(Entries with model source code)
begin

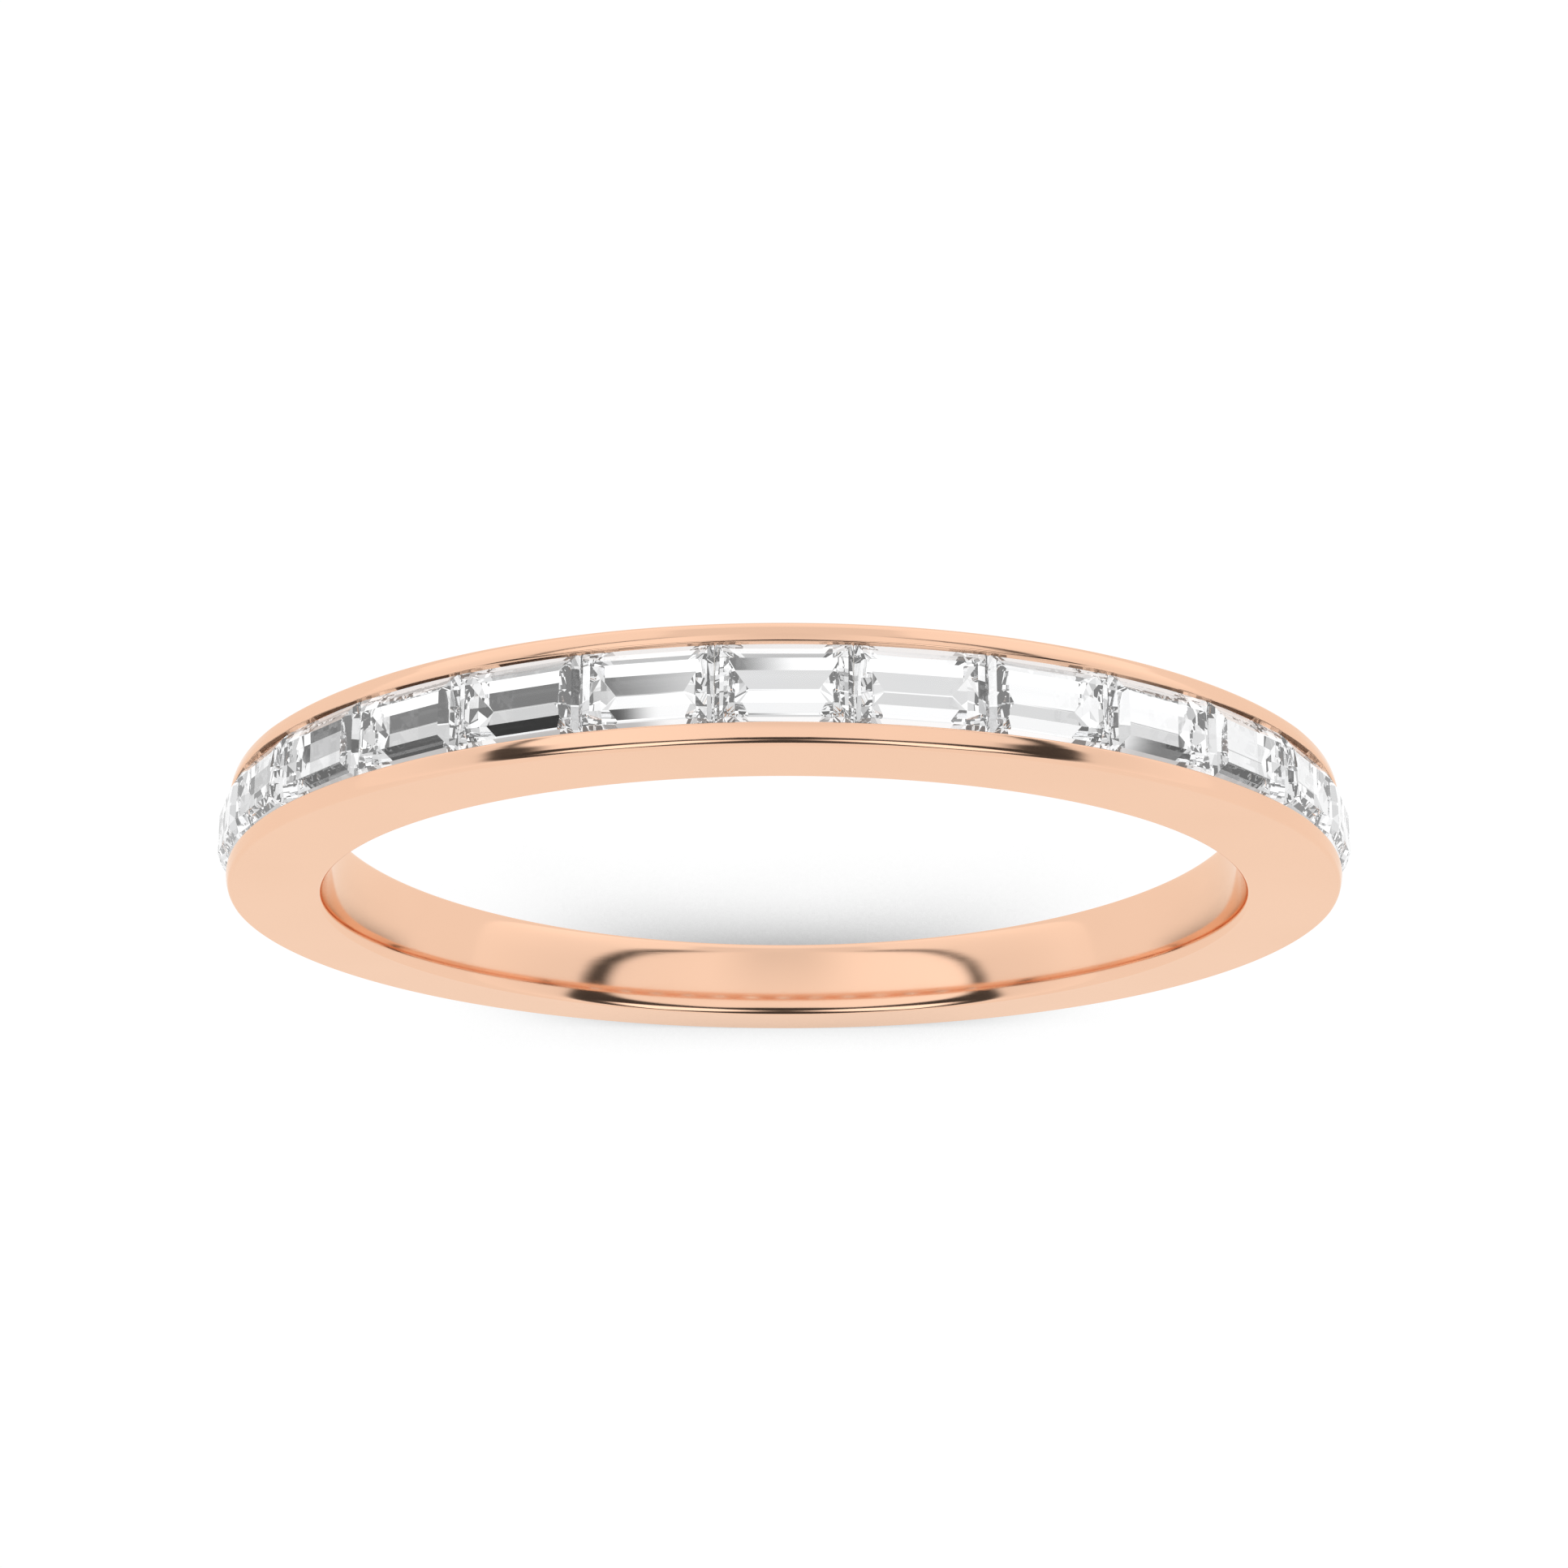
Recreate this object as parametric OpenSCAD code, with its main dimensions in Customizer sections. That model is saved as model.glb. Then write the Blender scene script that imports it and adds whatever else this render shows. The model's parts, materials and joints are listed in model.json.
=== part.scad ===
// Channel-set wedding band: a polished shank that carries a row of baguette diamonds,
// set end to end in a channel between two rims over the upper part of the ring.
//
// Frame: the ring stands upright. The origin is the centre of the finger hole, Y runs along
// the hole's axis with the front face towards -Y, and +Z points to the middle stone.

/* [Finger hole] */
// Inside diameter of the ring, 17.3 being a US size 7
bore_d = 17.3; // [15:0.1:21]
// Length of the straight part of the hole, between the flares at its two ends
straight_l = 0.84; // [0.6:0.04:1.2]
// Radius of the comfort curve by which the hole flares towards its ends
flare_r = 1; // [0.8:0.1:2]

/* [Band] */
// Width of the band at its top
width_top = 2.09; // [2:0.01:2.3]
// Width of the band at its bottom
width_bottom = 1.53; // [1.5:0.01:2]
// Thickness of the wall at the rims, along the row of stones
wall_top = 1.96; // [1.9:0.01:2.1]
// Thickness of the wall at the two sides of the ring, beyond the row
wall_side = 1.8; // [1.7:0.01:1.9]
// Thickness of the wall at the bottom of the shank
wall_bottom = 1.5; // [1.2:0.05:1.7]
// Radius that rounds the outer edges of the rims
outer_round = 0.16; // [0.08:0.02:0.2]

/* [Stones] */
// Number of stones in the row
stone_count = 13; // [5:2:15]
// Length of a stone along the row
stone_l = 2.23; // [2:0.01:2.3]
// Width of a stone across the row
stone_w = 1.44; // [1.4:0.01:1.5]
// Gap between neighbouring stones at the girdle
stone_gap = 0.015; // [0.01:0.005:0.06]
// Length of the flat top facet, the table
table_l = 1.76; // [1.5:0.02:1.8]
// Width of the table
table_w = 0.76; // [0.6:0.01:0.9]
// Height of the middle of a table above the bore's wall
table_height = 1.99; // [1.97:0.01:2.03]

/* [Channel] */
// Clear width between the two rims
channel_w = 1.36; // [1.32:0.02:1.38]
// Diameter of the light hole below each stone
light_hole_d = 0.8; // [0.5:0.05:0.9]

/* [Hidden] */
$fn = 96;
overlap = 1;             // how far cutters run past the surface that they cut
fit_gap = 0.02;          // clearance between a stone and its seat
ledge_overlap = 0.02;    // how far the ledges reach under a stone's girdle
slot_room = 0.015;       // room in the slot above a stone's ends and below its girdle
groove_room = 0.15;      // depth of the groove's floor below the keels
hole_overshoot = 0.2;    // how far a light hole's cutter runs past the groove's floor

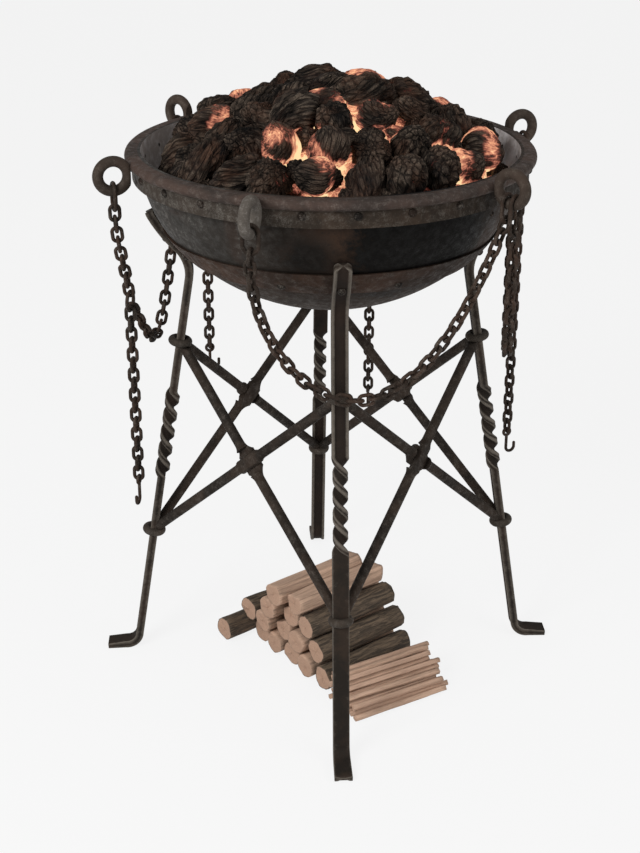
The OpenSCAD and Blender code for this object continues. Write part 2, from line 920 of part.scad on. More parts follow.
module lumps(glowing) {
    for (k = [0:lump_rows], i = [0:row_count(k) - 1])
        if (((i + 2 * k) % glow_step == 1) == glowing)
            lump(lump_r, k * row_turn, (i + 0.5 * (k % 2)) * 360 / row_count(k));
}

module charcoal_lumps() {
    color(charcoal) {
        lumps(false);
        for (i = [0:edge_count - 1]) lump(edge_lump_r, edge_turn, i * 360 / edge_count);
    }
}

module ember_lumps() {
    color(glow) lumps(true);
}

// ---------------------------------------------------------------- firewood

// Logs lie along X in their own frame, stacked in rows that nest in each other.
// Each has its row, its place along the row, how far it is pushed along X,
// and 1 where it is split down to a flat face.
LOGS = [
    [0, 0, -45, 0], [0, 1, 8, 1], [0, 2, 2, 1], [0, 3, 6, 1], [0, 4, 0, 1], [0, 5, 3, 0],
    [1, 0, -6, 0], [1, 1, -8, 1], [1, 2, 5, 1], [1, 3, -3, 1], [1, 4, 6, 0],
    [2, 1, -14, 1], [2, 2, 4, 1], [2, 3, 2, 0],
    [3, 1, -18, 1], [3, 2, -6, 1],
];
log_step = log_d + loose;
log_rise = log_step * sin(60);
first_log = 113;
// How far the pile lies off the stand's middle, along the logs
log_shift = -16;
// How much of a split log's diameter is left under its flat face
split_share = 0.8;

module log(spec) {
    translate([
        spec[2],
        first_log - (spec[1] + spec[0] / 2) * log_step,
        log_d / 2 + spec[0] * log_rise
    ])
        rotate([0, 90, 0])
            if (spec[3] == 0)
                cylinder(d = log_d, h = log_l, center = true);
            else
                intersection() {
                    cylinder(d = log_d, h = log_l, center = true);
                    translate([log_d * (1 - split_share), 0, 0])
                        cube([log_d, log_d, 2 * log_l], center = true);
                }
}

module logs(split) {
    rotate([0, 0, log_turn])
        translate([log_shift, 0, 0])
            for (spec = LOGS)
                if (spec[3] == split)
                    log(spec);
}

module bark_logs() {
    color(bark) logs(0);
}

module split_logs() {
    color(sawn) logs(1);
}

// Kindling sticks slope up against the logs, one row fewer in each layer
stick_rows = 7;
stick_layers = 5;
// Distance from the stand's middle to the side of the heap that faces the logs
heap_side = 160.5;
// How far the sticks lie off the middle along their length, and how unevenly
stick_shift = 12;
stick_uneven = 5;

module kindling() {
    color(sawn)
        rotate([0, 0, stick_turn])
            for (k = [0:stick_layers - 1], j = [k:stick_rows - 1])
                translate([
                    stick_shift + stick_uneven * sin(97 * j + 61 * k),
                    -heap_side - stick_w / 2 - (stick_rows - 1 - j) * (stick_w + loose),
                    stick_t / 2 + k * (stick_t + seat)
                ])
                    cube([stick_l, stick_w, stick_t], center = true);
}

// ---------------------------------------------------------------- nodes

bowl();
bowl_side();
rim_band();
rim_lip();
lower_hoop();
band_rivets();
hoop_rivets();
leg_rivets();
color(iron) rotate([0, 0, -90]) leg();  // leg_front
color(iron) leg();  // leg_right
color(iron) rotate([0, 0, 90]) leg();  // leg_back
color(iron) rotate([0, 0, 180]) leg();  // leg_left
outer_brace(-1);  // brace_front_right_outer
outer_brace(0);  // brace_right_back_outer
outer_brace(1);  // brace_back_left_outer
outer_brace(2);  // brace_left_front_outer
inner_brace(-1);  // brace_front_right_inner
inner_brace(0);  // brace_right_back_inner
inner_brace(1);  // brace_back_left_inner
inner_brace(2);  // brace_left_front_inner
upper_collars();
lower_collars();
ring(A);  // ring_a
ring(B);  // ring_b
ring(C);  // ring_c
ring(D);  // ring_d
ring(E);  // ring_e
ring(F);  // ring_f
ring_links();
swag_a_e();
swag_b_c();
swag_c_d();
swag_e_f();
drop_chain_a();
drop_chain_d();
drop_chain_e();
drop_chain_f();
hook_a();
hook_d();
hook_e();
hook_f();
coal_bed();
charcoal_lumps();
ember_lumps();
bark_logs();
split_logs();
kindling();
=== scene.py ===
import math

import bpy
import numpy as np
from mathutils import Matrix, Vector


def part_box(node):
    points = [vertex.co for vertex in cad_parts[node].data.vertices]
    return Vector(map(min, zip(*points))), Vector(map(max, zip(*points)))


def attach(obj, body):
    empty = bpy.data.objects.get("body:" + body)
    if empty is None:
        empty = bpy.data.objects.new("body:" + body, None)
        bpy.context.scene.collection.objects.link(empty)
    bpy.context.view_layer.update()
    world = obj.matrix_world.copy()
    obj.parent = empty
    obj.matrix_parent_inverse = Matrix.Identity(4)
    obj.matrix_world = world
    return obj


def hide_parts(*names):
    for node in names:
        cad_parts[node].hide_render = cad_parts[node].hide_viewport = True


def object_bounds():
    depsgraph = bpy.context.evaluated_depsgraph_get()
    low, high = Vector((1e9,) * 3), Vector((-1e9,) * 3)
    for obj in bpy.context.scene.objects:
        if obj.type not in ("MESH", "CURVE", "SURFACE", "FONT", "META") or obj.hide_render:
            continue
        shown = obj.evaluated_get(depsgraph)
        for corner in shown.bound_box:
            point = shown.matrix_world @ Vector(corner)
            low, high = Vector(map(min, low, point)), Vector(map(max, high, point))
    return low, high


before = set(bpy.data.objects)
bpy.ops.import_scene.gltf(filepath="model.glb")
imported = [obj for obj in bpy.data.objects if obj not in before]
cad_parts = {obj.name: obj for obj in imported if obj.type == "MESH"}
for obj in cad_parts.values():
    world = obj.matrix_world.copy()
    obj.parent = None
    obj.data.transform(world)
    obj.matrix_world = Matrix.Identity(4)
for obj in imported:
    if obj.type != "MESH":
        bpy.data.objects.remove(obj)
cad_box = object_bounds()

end

* What is required *
Take the lines from the line with "swag_e_f();" through the line with "before = set(bpy.data.objects)", both ends included, and give them again exactly, with nothing else.

* Task result *
swag_e_f();
drop_chain_a();
drop_chain_d();
drop_chain_e();
drop_chain_f();
hook_a();
hook_d();
hook_e();
hook_f();
coal_bed();
charcoal_lumps();
ember_lumps();
bark_logs();
split_logs();
kindling();
=== scene.py ===
import math

import bpy
import numpy as np
from mathutils import Matrix, Vector


def part_box(node):
    points = [vertex.co for vertex in cad_parts[node].data.vertices]
    return Vector(map(min, zip(*points))), Vector(map(max, zip(*points)))


def attach(obj, body):
    empty = bpy.data.objects.get("body:" + body)
    if empty is None:
        empty = bpy.data.objects.new("body:" + body, None)
        bpy.context.scene.collection.objects.link(empty)
    bpy.context.view_layer.update()
    world = obj.matrix_world.copy()
    obj.parent = empty
    obj.matrix_parent_inverse = Matrix.Identity(4)
    obj.matrix_world = world
    return obj


def hide_parts(*names):
    for node in names:
        cad_parts[node].hide_render = cad_parts[node].hide_viewport = True


def object_bounds():
    depsgraph = bpy.context.evaluated_depsgraph_get()
    low, high = Vector((1e9,) * 3), Vector((-1e9,) * 3)
    for obj in bpy.context.scene.objects:
        if obj.type not in ("MESH", "CURVE", "SURFACE", "FONT", "META") or obj.hide_render:
            continue
        shown = obj.evaluated_get(depsgraph)
        for corner in shown.bound_box:
            point = shown.matrix_world @ Vector(corner)
            low, high = Vector(map(min, low, point)), Vector(map(max, high, point))
    return low, high


before = set(bpy.data.objects)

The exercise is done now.